Por força destas premissas, que no decorrer dos anos têm se mostrado verdadeiras, se uma pessoa comete um ilícito, civil, penal, administrativo, tributário, ou qualquer outro, somente poderá ser processada e julgada pelo Poder Judiciário, onde deverão ser assegurados a ampla defesa e o contraditório com todos os recursos a eles inerentes.

A observância dos princípios processuais não significa a busca da impunidade e nem mesmo um incentivo à criminalidade. Se o Estado estiver devidamente aparelhado este conseguirá por meio de procedimentos lícitos produzir as provas necessárias que possam demonstrar a culpabilidade de um acusado, ainda que o crime praticado pelo infrator possa causar repulsa aos seus semelhantes em razão de preceitos éticos ou morais.

A partir do momento em que existe a quebra de todos as garantias estabelecidas na Constituição Federal pode-se afirmar que o Estado de Direito também está sendo fragilizado, uma vez a que as Instituições perdem o seu sentido e a promoção da Justiça é transferida para terceiras pessoas, o que fere o princípio da imparcialidade e do devido processo legal.

A liberdade de informação é um direito do cidadão, mas esta liberdade não pode e não deve ultrapassar os limites que também foram estabelecidos no texto constitucional, como o respeito a dignidade da pessoa humana, a integridade física, a preservação da vida, a preservação da imagem, entre outros direitos fundamentais que se encontram enumerados no artigo 5º, da Constituição Federal, e também nos instrumentos internacionais que foram subscritos pelo Brasil, como a Convenção Americana de Direitos Humanos, Pacto de São José da Costa Rica.

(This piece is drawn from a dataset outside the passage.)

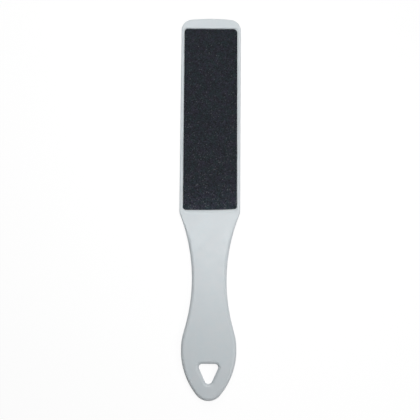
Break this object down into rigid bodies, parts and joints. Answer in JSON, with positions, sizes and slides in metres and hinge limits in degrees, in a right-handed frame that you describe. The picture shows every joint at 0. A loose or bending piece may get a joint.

A busca ou mesmo a transmissão de uma informação não pode e não deve ser confundida com uma execração pública, ou mesmo como a realização de julgamentos antecipados, com a imposição de penas que não são provenientes do Poder Judiciário, órgão competente para processar e julgar uma pessoa na República Federativa do Brasil.

A Escola de Base que ficava na cidade de São Paulo ainda encontra-se bem viva nas recordações dos inventários dos telejornais. Segundo os órgãos de informação, algumas pessoas estariam praticando atos de violência sexual contra crianças e em razão disto estas pessoas tiveram os seus bens depredados, a sua liberdade cerceada, e ainda sofreram ataques advindos de todos os lados. Posteriormente, descobriu-se que estas pessoas eram inocentes, mas a inocência não foi divulgada da mesma maneira como se deram as acusações, que na verdade eram infundadas.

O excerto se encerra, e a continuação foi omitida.